The Society of Rheology 89th Annual Meeting

October 8-12, 2017 - Denver, Colorado


Emulsions, Foams, and Interfacial Rheology

Effects of elastic flow instabilities on oil displacement in regular and irregular porous networks

October 9, 2017 (Monday) 11:30

Track 1 / Crystal A

(Click on name to view author profile)

  1. Sinha, Indranil (Texas Tech, Mechanical Engineering)
  2. Narayan, Shweta (University of Minnesota, Mechanical Engineering)
  3. Shi, Xueda (Texas Tech, Mechanical Engineering)
  4. Dutcher, Cari (University of Minnesota, Mechanical Engineering)
  5. Christopher, Gordon F. (Texas Tech, Mechanical Engineering)
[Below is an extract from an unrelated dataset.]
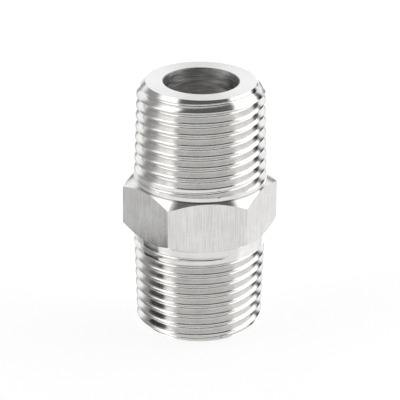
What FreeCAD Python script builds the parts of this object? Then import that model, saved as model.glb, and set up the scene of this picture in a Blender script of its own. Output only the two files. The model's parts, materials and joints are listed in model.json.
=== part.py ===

(in printed abstract book)
Indranil Sinha1, Shweta Narayan2, Xueda Shi1, Cari Dutcher2, and Gordon F. Christopher1
1Mechanical Engineering, Texas Tech, Lubbock, TX 79409; 2Mechanical Engineering, University of Minnesota, Minneapolis, MN 55455

Sinha, Indranil

Polymer flooding is an enhanced oil recovery technique used after both primary and secondary recovery have been exhausted and can often produce 30-60% of a wells output. Although, initially it was believed increased viscosity was the mechanism of enhancement, recent studies of porous elastic flows have indicated that displacement is improved by the changes to flow patterns caused by instabilities.

In this work, we demonstrate oil displacement by polymer flooding is improved in comparison to Newtonian fluid due to flow patterns caused by elastic instabilities at critical Mach numbers, and not due to increased excess pressure drops. This primarily appears due to the ability of the elastic instabilities to overcome capillary pressure in locally trapped oil bridges between solid surfaces and to better penetrate trapped regions of oil through normal velocities. Furthermore, we find that the nature of the porous network has a pronounced effect on the efficacy of this mechanism. Using square packed cylinder grids, hexagonally packed cylinder grids, and mock sandstone geometries, it is observed that polymer flooding is benefited by non-regular porous networks, which allow the normal velocities created by instabilities to better displace flow. Finally, we observe the effect of fractures in the geometries on the ability of polymer flooding to displace oil. Above critical Mach numbers, polymer flooding is able to better penetrate denser networks than Newtonian fluids due to the normal flow velocities that develop.